The apostle, in the above passage, teaches that the Church was quickened out of the grave of Christ; and moreover, that the forgiveness of all her trespasses is as complete, and as entirely the work of God, as was the raising of Christ from the dead; and this latter, we know, was the result of "God's mighty power," or, as it may be rendered, "according to the energy of the might of his power" ( Eph. 1: 19 ) - a truly wonderful expression, calculated to set forth the magnitude and glory of redemption, as well as the solid basis on which it rests.

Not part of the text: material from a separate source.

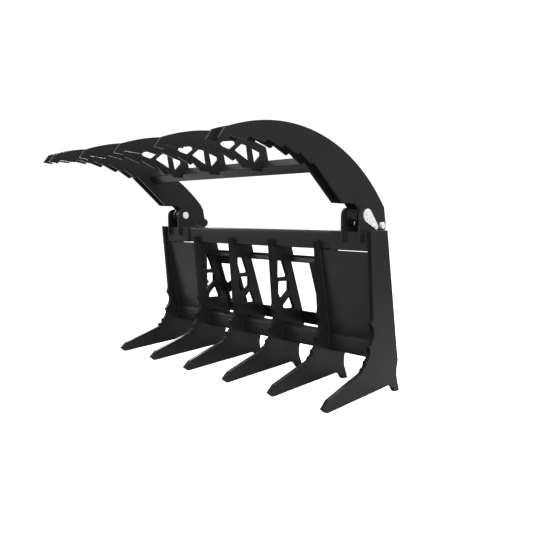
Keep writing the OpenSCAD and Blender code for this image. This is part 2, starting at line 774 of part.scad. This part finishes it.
module barrel(s) color(BLACK) on_cylinder(s) difference() {
    union() {
        translate([0, 0, neck_l]) cylinder(r = barrel_r, h = barrel_l - neck_l);
        for (z = [port_low, port_high]) translate([0, 0, z]) rotate([-90, 0, 0])
            cylinder(d = port_d + 12, h = barrel_r + 12);
    }
    translate([0, 0, neck_l - 1]) cylinder(r = bore_r, h = barrel_l);
    for (z = [port_low, port_high]) translate([0, 0, z]) rotate([-90, 0, 0])
        cylinder(d = port_d, h = barrel_r + 13);
}

// Gland: a spigot in the barrel and a collar on its end
module gland(s) color(ZINC) on_cylinder(s) difference() {
    union() {
        translate([0, 0, barrel_l]) cylinder(r = barrel_r + 1, h = gland_l);
        translate([0, 0, barrel_l - 30]) cylinder(r = bore_r - 0.1, h = 31);
    }
    translate([0, 0, barrel_l - 31]) cylinder(d = rod_d + 2 * slip, h = gland_l + 32);
}

module base_eye(s) color(BLACK) on_cylinder(s) difference() {
    union() {
        rotate([0, 90, 0]) cylinder(r = barrel_r - 1, h = eye_w, center = true);
        cylinder(r = barrel_r, h = neck_l);
    }
    rotate([0, 90, 0]) cylinder(r = cyl_pin_r + slip, h = barrel_d + 2, center = true);
    for (t = [-1, 1]) translate([t * (eye_w / 2 + 20), 0, 0])
        cube([40, barrel_d + 2, 2 * neck_l - 4], center = true);
}

module rod(s) color(CHROME) on_cylinder(s) {
    translate([0, 0, piston_z]) cylinder(r = bore_r - slip, h = piston_l);
    translate([0, 0, piston_z + piston_l])
        cylinder(d = rod_d, h = cyl_l - eye_l - piston_z - piston_l);
}

module rod_eye(s) color(BLACK) on_cylinder(s) difference() {
    union() {
        translate([0, 0, cyl_l]) rotate([0, 90, 0])
            cylinder(r = barrel_r - 1, h = eye_w, center = true);
        translate([0, 0, cyl_l - eye_l]) cylinder(d = eye_w - 1, h = barrel_r);
    }
    translate([0, 0, cyl_l]) rotate([0, 90, 0])
        cylinder(r = cyl_pin_r + slip, h = eye_w + 2, center = true);
}

// Middle of the rod pin with a spacer collar on each side of the rod eye
module rod_collar(s) color(ZINC) on_cylinder(s) translate([0, 0, cyl_l]) rotate([0, 90, 0]) {
    cylinder(r = cyl_pin_r, h = arm_out - rod_in - 2 * collar_gap, center = true);
    for (t = [-1, 1]) translate([0, 0, t * (eye_w / 2 + collar_w / 2 + 0.1)])
        cylinder(r = collar_r, h = collar_w - 0.2, center = true);
}

side_plate(1);  // side_plate_left
side_plate(-1);  // side_plate_right
tine_plate(4);  // tine_plate_1
tine_plate(3);  // tine_plate_2
tine_plate(2);  // tine_plate_3
tine_plate(1);  // tine_plate_4
top_beam();
beam_pad(1);  // beam_pad_left
beam_pad(-1);  // beam_pad_right
bottom_tube();
back_panel(1);  // back_panel_left
back_panel(-1);  // back_panel_right
lug(1, lug_x);  // hinge_lug_left_inner
lug(1, lug_out);  // hinge_lug_left_outer
lug(-1, lug_x);  // hinge_lug_right_inner
lug(-1, lug_out);  // hinge_lug_right_outer
attach_top_lip();
attach_bottom_plate();
attach_plate(1);  // attach_plate_left
attach_plate(-1);  // attach_plate_right
clevis(1);  // cylinder_clevis_left
clevis(-1);  // cylinder_clevis_right
hinge_pin(1);  // hinge_pin_left
hinge_pin(-1);  // hinge_pin_right
flag_bolts();
base_pin_set(1);  // base_pin_left
base_pin_set(-1);  // base_pin_right
outer_arm(1);  // clamp_arm_left_outer
inner_arm(1);  // clamp_arm_left_inner
middle_arm(arm_x);  // clamp_arm_middle_left
middle_arm(0);  // clamp_arm_middle
middle_arm(-arm_x);  // clamp_arm_middle_right
inner_arm(-1);  // clamp_arm_right_inner
outer_arm(-1);  // clamp_arm_right_outer
clamp_cross_tube();
hub_tube(1);  // hub_tube_left
hub_tube(-1);  // hub_tube_right
rod_pin_ends(1);  // rod_pin_left
rod_pin_ends(-1);  // rod_pin_right
grease_fittings();
barrel(1);  // barrel_left
barrel(-1);  // barrel_right
gland(1);  // gland_left
gland(-1);  // gland_right
base_eye(1);  // base_eye_left
base_eye(-1);  // base_eye_right
rod(1);  // rod_left
rod(-1);  // rod_right
rod_eye(1);  // rod_eye_left
rod_eye(-1);  // rod_eye_right
rod_collar(1);  // rod_collar_left
rod_collar(-1);  // rod_collar_right
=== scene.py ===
# %% [markdown]
# Root grapple for a skid steer loader, dressed in Blender.
# The CAD model gives every piece its real size and place. This script gives each piece
# its finish: satin black paint over plasma-cut plate, zinc-plated pins and chromed rods.
# The frame is loaded first, because every later step asks it where things are.

# %% Load the frame
import json
import math

import bmesh
import bpy
from mathutils import Matrix, Vector

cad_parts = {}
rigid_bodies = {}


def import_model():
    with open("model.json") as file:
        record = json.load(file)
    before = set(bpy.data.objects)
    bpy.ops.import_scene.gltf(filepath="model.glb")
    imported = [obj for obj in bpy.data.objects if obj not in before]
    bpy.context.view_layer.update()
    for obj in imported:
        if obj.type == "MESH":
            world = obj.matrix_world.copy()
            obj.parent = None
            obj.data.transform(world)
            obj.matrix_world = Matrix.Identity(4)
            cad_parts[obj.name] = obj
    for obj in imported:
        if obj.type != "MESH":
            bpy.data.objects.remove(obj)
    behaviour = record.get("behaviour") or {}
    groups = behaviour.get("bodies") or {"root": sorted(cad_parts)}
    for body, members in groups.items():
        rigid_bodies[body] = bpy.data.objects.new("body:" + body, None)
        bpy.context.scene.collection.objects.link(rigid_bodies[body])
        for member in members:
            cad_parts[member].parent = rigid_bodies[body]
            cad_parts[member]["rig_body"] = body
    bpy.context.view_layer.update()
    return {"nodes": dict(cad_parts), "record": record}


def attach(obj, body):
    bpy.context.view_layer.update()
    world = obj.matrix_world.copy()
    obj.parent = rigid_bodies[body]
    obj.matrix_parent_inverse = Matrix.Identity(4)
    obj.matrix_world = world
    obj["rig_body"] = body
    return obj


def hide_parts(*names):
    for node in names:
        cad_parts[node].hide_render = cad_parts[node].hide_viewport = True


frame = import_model()
nodes = frame["nodes"]

# %% [markdown]
# The camera stands where the photographer stood. The lens and the place come from fitting
# the photograph's straight edges: tips, heels, beam and arms. The view looks down a few
# degrees and rolls two degrees, because the grapple stands tipped on its tips and heels.

# %% Camera
SENSOR = 36.0
LENS = 37.96
EYE = Vector((2.549, -2.1931, 0.8514))
EYE_TURN = (86.8475, -2.0685, 44.1399)

camera_data = bpy.data.cameras.new("photo_camera")
camera_data.lens = LENS
camera_data.sensor_width = SENSOR
camera_data.clip_end = 100.0
camera = bpy.data.objects.new("photo_camera", camera_data)
camera.location = EYE
camera.rotation_euler = [math.radians(a) for a in EYE_TURN]
bpy.context.scene.collection.objects.link(camera)
bpy.context.scene.camera = camera
bpy.context.scene.view_settings.view_transform = "Standard"
print("camera at", tuple(round(v, 2) for v in EYE))

# %% [markdown]
# Shader maths reads best as plain sums. A Wire wraps one output socket, and adding or
# multiplying Wires adds the Math node that does it. Only the two operators that this
# object's finishes use are given.

# %% Sums of sockets
class Wire:
    """One output socket, on which Python's operators add Math nodes."""

    def __init__(self, finish, socket):
        self.finish = finish
        self.socket = socket

    def _math(self, operation, other):
        return self.finish.node("ShaderNodeMath", {"operation": operation}, {0: self, 1: other})

    def __add__(self, other):
        return self._math("ADD", other)

    def __mul__(self, other):
        return self._math("MULTIPLY", other)

    __radd__ = __add__
    __rmul__ = __mul__


print("sockets can be added and multiplied")

# %% [markdown]
# A Finish owns one material. Every node comes from one method, which takes the settings
# first and then the values or links of the sockets. Noise, bump and the mix of two colours
# are asked for so often that they get a method of their own.

# %% Making a finish
class Finish:
    """One material and the nodes that make it."""

    def __init__(self, name):
        self.material = bpy.data.materials.new(name)
        self.material.use_nodes = True
        self.tree = self.material.node_tree
        self.tree.nodes.clear()

    def node(self, kind, settings=None, inputs=None, output=0):
        made = self.tree.nodes.new(kind)
        for key, value in (settings or {}).items():
            setattr(made, key, value)
        for key, value in (inputs or {}).items():
            if isinstance(value, Wire):
                self.tree.links.new(value.socket, made.inputs[key])
            else:
                made.inputs[key].default_value = value
        return Wire(self, made.outputs[output])

    def mix(self, factor, first, second):
        """A colour between two colours."""
        made = self.tree.nodes.new("ShaderNodeMix")
        made.data_type = "RGBA"
        sockets = {socket.identifier: socket for socket in made.inputs}
        self.tree.links.new(factor.socket, sockets["Factor_Float"])
        sockets["A_Color"].default_value = (*first, 1.0)
        sockets["B_Color"].default_value = (*second, 1.0)
        return Wire(self, next(s for s in made.outputs if s.identifier == "Result_Color"))

    def noise(self, scale, detail, roughness=0.5):
        """Noise on the piece's own coordinates, from 0 to 1."""
        place = self.node("ShaderNodeTexCoord", output=3)
        return self.node("ShaderNodeTexNoise", {}, {"Vector": place, "Scale": scale, "Detail": detail,
                                                    "Roughness": roughness})

    def bump(self, height, distance):
        return self.node("ShaderNodeBump", {}, {"Height": height, "Distance": distance, "Strength": 1.0})

    def close(self, shader):
        """Wires a shader to the material's output."""
        out = self.tree.nodes.new("ShaderNodeOutputMaterial")
        self.tree.links.new(shader.socket, out.inputs["Surface"])
        return self.material

    def surface(self, **values):
        """The object's own shader, with its sockets by name."""
        sockets = {key.replace("_", " "): value for key, value in values.items()}
        return self.close(self.node("ShaderNodeBsdfPrincipled", {}, sockets))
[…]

What rest - perfect rest - for the heart and conscience is here! What full relief for the burdened spirit! All our sins buried in the grave of Christ - not one - even the smallest - left out! God did this for us! All that His searching eye could detect in us, He laid on the head of Christ when He hung upon the cross! He judged Him there and then, instead of judging us, in hell for ever! Precious fruit, this, of the admirable, the profound, the eternal counsels of redeeming love! And we are" sealed," not with a certain mark cut in our flesh, but with the Holy Ghost. The entire household of faith is sealed thus. Such is the dignity, the value, the changeless efficacy of the blood of Christ, that the Holy Ghost can take up His abode in all those who have put their trust therein.

And, now, what remains for those who know these things, save to "be steadfast, unmovable, always abounding in the work of the Lord." Thus may it be, O Lord, through the grace of Thy Holy Spirit.